Deputy Bell is right; that is why I answered the two questions together. With regard to the issue of minimum notice highlighted in the Deputy's question, I would say that is precisely what happens in informal insolvency cases. I took the policy decision that whenever somebody does not pay up under the provisions of the 1973 Act the Department takes such a person to court. I know that perhaps not all Ministers for Labour took such action; nonetheless I felt an obligation on me to endeavour to do so. In the case of informal insolvencies it has been my experience that one can never extract a penny from the people involved, that all one does is pursue legal action, that if one can even trace the people to bring them to court one is doing well. Unfortunately while the provision of the Protection of Employees (Employers' Insolvency) Act, 1984 covered a lot — and constituted extremely good legislation initiated by the previous Government — on this particular aspect it cannot have the desired effect without incurring all kinds of other extensive costs. We have been endeavouring for the best part of six years now to find a solution, which would appear to be an impossibility.

Would the Minister agree that perhaps this could be dealt with by way of a second stage tribunal whereby such tribunal could examine the implications of cases awarded previously so that provision could be made within existing legislation for such tribunal, comprised of employers and trade union representatives, to make an award?

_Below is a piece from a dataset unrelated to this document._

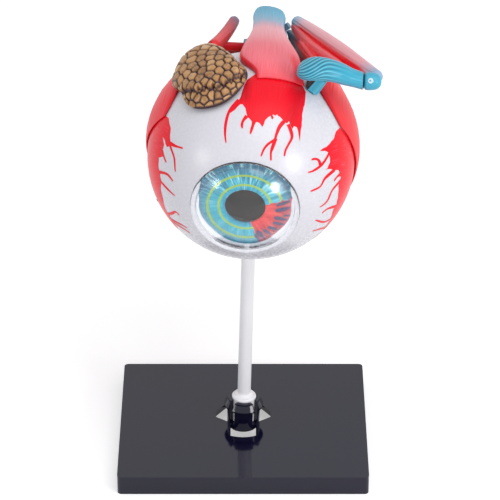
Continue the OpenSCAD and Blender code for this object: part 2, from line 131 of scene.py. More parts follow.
# ---------- meshes ----------
def mesh_piece(name, points, faces, material, body, replaces=(), uv=None, data=None, solid=True):
    """A mesh of eye-frame points that rides on a body; uv and data are per point."""
    me = bpy.data.meshes.new(name)
    me.from_pydata([tuple(p) for p in to_world(np.reshape(points, (-1, 3)))], [], faces)
    if solid:
        bm = bmesh.new()
        bm.from_mesh(me)
        bmesh.ops.recalc_face_normals(bm, faces=bm.faces)
        bm.to_mesh(me)
        bm.free()
    me.polygons.foreach_set("use_smooth", [True] * len(me.polygons))
    if uv is not None:
        layer = me.uv_layers.new(name="UVMap")
        loops = np.empty(len(me.loops), np.int32)
        me.loops.foreach_get("vertex_index", loops)
        layer.data.foreach_set("uv", np.asarray(uv, np.float32).reshape(-1, 2)[loops].ravel())
    for key, values in (data or {}).items():
        me.attributes.new(key, "FLOAT", "POINT").data.foreach_set(
            "value", np.asarray(values, np.float32).ravel())
    me.materials.append(material)
    me.update()
    ob = bpy.data.objects.new(name, me)
    bpy.context.scene.collection.objects.link(ob)
    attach(ob, body)
    if replaces:
        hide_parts(*replaces)
    return ob


def grid_faces(rows, cols, wrap_cols=True, flip=False):
    """Faces between the points of a grid, closed round along its rows or not."""
    faces = []
    for i in range(rows - 1):
        for j in range(cols if wrap_cols else cols - 1):
            k = (j + 1) % cols
            q = (i * cols + j, (i + 1) * cols + j, (i + 1) * cols + k, i * cols + k)
            faces.append(q[::-1] if flip else q)
    return faces


def closed_faces(rows, cols, flip=False):
    """A grid that closes round, with one face over each end."""
    first, last = tuple(range(cols)), tuple(range((rows - 1) * cols, rows * cols))
    ends = [first, last[::-1]] if flip else [first[::-1], last]
    return grid_faces(rows, cols, flip=flip) + ends


def end_strip(base, cols, flip=False):
    """Closes a ring whose point j faces point cols-1-j."""
    faces = []
    for j in range(cols // 2 - 1):
        q = (base + j, base + j + 1, base + cols - 2 - j, base + cols - 1 - j)
        faces.append(q[::-1] if flip else q)
    return faces


def flat_faces(rows, cols):
    """A flattened grid that closes round, with a strip of faces over each end."""
    return grid_faces(rows, cols) + end_strip(0, cols) + end_strip((rows - 1) * cols, cols, True)


# ---------- materials ----------
class Nodes:
    """A node tree, written as calls."""

    def __init__(self, owner):
        owner.use_nodes = True
        self.tree = owner.node_tree
        self.tree.nodes.clear()

    def add(self, kind, **inputs):
        node = self.tree.nodes.new(kind)
        for key, value in inputs.items():
            if hasattr(node, key) and key not in node.inputs:
                setattr(node, key, value)
            else:
                self.put(node, key, value)
        return node

    def put(self, node, key, value):
        """Links or sets an input, named, or numbered as _0."""
        socket = node.inputs[int(key[1:])] if key[0] == "_" else node.inputs[key]
        if isinstance(value, bpy.types.NodeSocket):
            self.tree.links.new(value, socket)
        else:
            socket.default_value = value

    def math(self, kind, a, b=0.5, clamp=False):
        return self.add("ShaderNodeMath", operation=kind, use_clamp=clamp, _0=a, _1=b).outputs[0]

    def above(self, value, level, gain):
        """0 up to a level, then rising to 1."""
        return self.math("MULTIPLY", self.math("SUBTRACT", value, level), gain, True)

    def mix(self, fac, a, b, blend="MIX"):
        return self.add("ShaderNodeMix", data_type="RGBA", blend_type=blend, _0=fac, _6=a, _7=b).outputs[2]

    def ramp(self, fac, stops):
        node = self.add("ShaderNodeValToRGB", Fac=fac)
        e = node.color_ramp.elements
        while len(e) < len(stops):
            e.new(0.5)
        for el, (at, colour) in zip(e, stops):
            el.position = at
            el.color = colour
        return node.outputs["Color"]

    def stretch(self, value, low, high, source=(0.0, 1.0)):
        return self.add("ShaderNodeMapRange", Value=value, _1=source[0], _2=source[1], _3=low,
                        _4=high).outputs[0]

    def attribute(self, name):
        return self.add("ShaderNodeAttribute", attribute_name=name).outputs["Fac"]

    def coords(self, scale=(1, 1, 1), kind="Object"):
        return self.add("ShaderNodeMapping", Vector=self.add("ShaderNodeTexCoord").outputs[kind],
                        Scale=scale).outputs[0]

    def noise(self, vector, scale, detail, rough=0.5):
        return self.add("ShaderNodeTexNoise", Vector=vector, Scale=scale, Detail=detail,
                        Roughness=rough).outputs["Fac"]

    def streaks(self, across, along, detail, rough=0.5):
        """Noise drawn out along a piece, from its UV places."""
        return self.noise(self.coords((across, along, 1), "UV"), 1.0, detail, rough)


class Paint(Nodes):
    """A material with one principled shader."""

    def __init__(self, name):
        self.material = bpy.data.materials.new(name)
        super().__init__(self.material)
        self.shader = self.add("ShaderNodeBsdfPrincipled")
        self.add("ShaderNodeOutputMaterial", Surface=self.shader.outputs[0])

    def set(self, **inputs):
        for key, value in inputs.items():
            self.put(self.shader, key.replace("_", " "), value)

    def bump(self, height, strength, distance):
        self.set(Normal=self.add("ShaderNodeBump", Height=height, Strength=strength,
                                 Distance=distance).outputs[0])


def srgb(r, g, b):
    """A screen colour of 0 to 255 as linear values."""
    def linear(c):
        c /= 255.0
        return c / 12.92 if c <= 0.04045 else ((c + 0.055) / 1.055) ** 2.4
    return (linear(r), linear(g), linear(b), 1.0)


def colours(*stops):
    """Colour stops, each a place from 0 to 1 and a colour."""
    return [(at, srgb(*rgb)) for at, *rgb in stops]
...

Would the Minister agree that this would mean that, under existing legislation, regulations could be enacted in order to effect payment from the Social Insurance Fund?

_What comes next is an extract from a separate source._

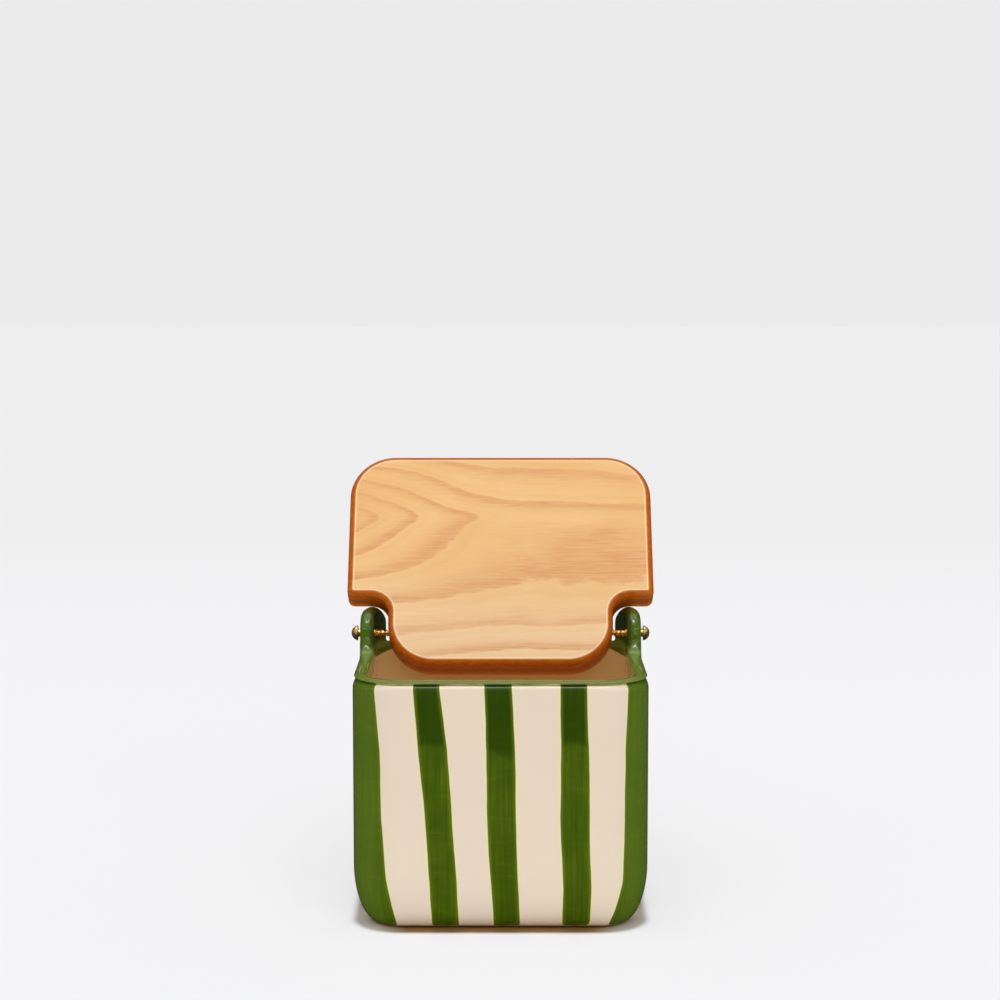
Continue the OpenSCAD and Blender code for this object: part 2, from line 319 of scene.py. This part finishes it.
class Wire:
    """A socket of a material. A sum written with wires adds the Math nodes that work it out."""

    def __init__(self, finish, socket):
        self.finish, self.socket = finish, socket

    def __add__(self, other):
        return self.finish.math("ADD", self, other)

    def __sub__(self, other):
        return self.finish.math("SUBTRACT", self, other)

    def __mul__(self, other):
        return self.finish.math("MULTIPLY", self, other)

    def __truediv__(self, other):
        return self.finish.math("DIVIDE", self, other)

    def __rtruediv__(self, other):
        return self.finish.math("DIVIDE", other, self)


class Finish:
    """A surface finish: a material with one Principled shader, and the nodes that feed it."""

    def __init__(self, name, **fixed):
        self.material = bpy.data.materials.new(name)
        self.material.use_nodes = True
        self.tree = self.material.node_tree
        self.shader = self.tree.nodes["Principled BSDF"]
        for socket, value in fixed.items():
            self.shader.inputs[socket.replace("_", " ")].default_value = value

    def join(self, value, socket):
        if isinstance(value, Wire):
            self.tree.links.new(value.socket, socket)
        else:
            socket.default_value = value

    def node(self, kind, settings=None, sockets=None, output=0):
        node = self.tree.nodes.new("ShaderNode" + kind)
        for key, value in (settings or {}).items():
            setattr(node, key, value)
        for key, value in (sockets or {}).items():
            self.join(value, node.inputs[key])
        return Wire(self, node.outputs[output])

    def feed(self, socket, value):
        self.join(value, self.shader.inputs[socket])

    def math(self, operation, *values):
        return self.node("Math", {"operation": operation}, dict(enumerate(values)))

    def part(self, place, axis):
        return self.node("SeparateXYZ", None, {0: place}, "XYZ".index(axis))

    def attribute(self, name):
        return self.node("Attribute", {"attribute_name": name}, None, "Fac")

    def rise(self, value, low, high):
        """0 below low, 1 above high, and a soft step between them. low may be the greater."""
        sockets = {"Value": value, "From Min": low, "From Max": high}
        return self.node("MapRange", {"interpolation_type": "SMOOTHSTEP"}, sockets)

    def mix(self, share, under, over):
        return self.node("Mix", {"data_type": "RGBA"}, {0: share, 6: under, 7: over}, 2)

    def noise(self, place, scale, detail=2.0, roughness=0.5, distortion=0.0):
        sockets = {"Vector": place, "Scale": scale, "Detail": detail, "Roughness": roughness}
        return self.node("TexNoise", None, sockets | {"Distortion": distortion})

    def stretched(self, place, *scale):
        return self.node("VectorMath", {"operation": "MULTIPLY"}, {0: place, 1: scale})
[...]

When I effected amendments some years ago I undertook to have the matter re-examined even though the matter had come to a close at that stage. I am prepared to examine any suggestions. It is a highly complex matter, invoking bankruptcy and company law legislation far beyond what was envisaged at that time of the passage of the Protection of Employees (Employers' Involvency) Act, 1984. I will ask the Attorney General to examine the points the Deputy has raised.